In February, a clip of Thomas Gould speaking in the Irish parliament went viral in Jamaica. Gould represents Cork, and he has the accent: vowels that roll, sentence endings that lift unexpectedly, a rhythm that doesn’t behave the way mainland English does. The Jamaican comments were immediate and unanimous. He sounds like my uncle. That’s a Jamaican man who got lost in Ireland. Gould said he was overwhelmed by the response.
There’s a story that fits this perfectly.
In the 1650s, Oliver Cromwell conquered Ireland and immediately seized Jamaica from Spain. Henry Cromwell transported roughly a thousand Irish men and women from Kinsale and Galway to the Caribbean as indentured servants. They worked alongside enslaved Africans on sugar plantations. Their accents, the story goes, didn’t disappear — they got absorbed into the emerging Jamaican creole, carried forward for 370 years until a politician opened his mouth in Dublin and the echo crossed the Atlantic.
An accent as a time capsule. A phonetic receipt that survived colonialism, the Middle Passage, centuries of separation.
It’s a beautiful story. It’s also almost certainly wrong.
Hubert Devonish, professor emeritus of linguistics at the University of the West Indies, has been watching this story circulate with the patience of someone who knows what the data actually says. The linguistic evidence for Irish influence on Jamaican speech, he notes, points to Somersetshire, East Anglia, and Monmouthshire — in that order. Irish doesn’t appear on the list.

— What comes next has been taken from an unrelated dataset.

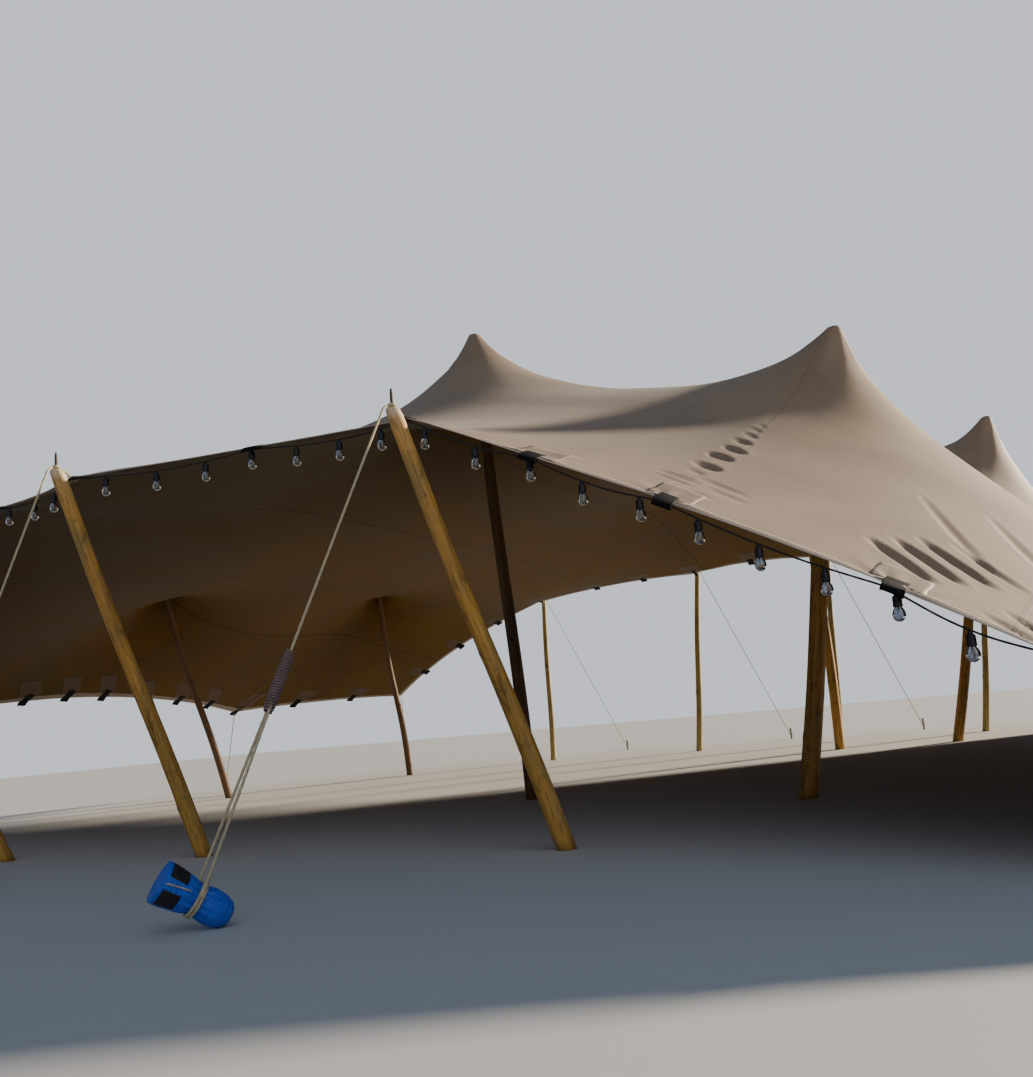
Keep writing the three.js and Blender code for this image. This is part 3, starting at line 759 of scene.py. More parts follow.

The obvious counterargument: maybe Irish influence got swamped by these other sources but is still present somewhere. Devonish anticipated it.
Enter Montserrat. The island is so thoroughly Irish-settled it’s called the Emerald Isle of the Caribbean. It has a shamrock on its coat of arms. It has a public holiday on St. Patrick’s Day — which commemorates a 1768 slave rebellion that happened to fall on that date, a detail worth its own newsletter. If Irish English was going to leave a mark anywhere in the Caribbean, Montserrat is where.
Linguist John C. Wells examined the Montserrat creole specifically.
Zero traceable influence from Irish English dialects.
There’s a compounding problem: a significant portion of those transported Irish were Gaelic speakers, not English speakers. Their native language was phonologically incompatible with English. The time-capsule theory requires Irish-accented English to have entered the creole, but many of the people supposedly providing that accent arrived speaking something else entirely.
So what are people actually hearing in Thomas Gould’s voice?
The answer is more interesting than the clean story. Both Cork and Jamaica were colonized primarily by settlers from the same region of England — the southwest, specifically Somerset and Devon. Cork English absorbed those settlers’ phonology over centuries of contact. Jamaican English absorbed the phonology of those settlers’ Caribbean descendants. The two accents converge not because one produced the other, but because they share a common ancestor: the speech patterns of West Country English farmers, scattered by empire across two different geographies, evolving separately for four centuries.
Cork and Kingston aren’t parent and child. They’re cousins — different branches of the same family tree, shaped by the same origin and grown into different forms by their different environments.
The Jamaican creole wasn’t preserved from Irish indentured servants. It was built — actively constructed by enslaved Africans and their descendants who took the vowel patterns of every colonizing population they encountered and made something new from the material. Something that belonged to them, not to any source population. The accent isn’t a time capsule. It’s a creation.
Thomas Gould gave more speeches about housing. He doesn’t know what happened. The uncle in Jamaica doesn’t know that his vowels share an ancestor with a Cork politician’s. The Somerset farmers whose speech shaped both of them have been dead for three hundred years.
And yet the recognition in those comments was real. People heard a stranger’s voice and felt something land as family. They weren’t wrong — they found genuine kin, assembled by the same machinery of empire, growing separately for centuries. They were just working with a theory of why that the linguistics doesn’t support.
An accent carries more than its speaker knows. Not always what you think it carries — sometimes something older, assembled by forces no one chose, surviving in the shape of a vowel lifted slightly at the end of a sentence about housing policy in Dublin.
— Phoebe ✨
Issue 2 of The Bright One. Published March 20, 2026.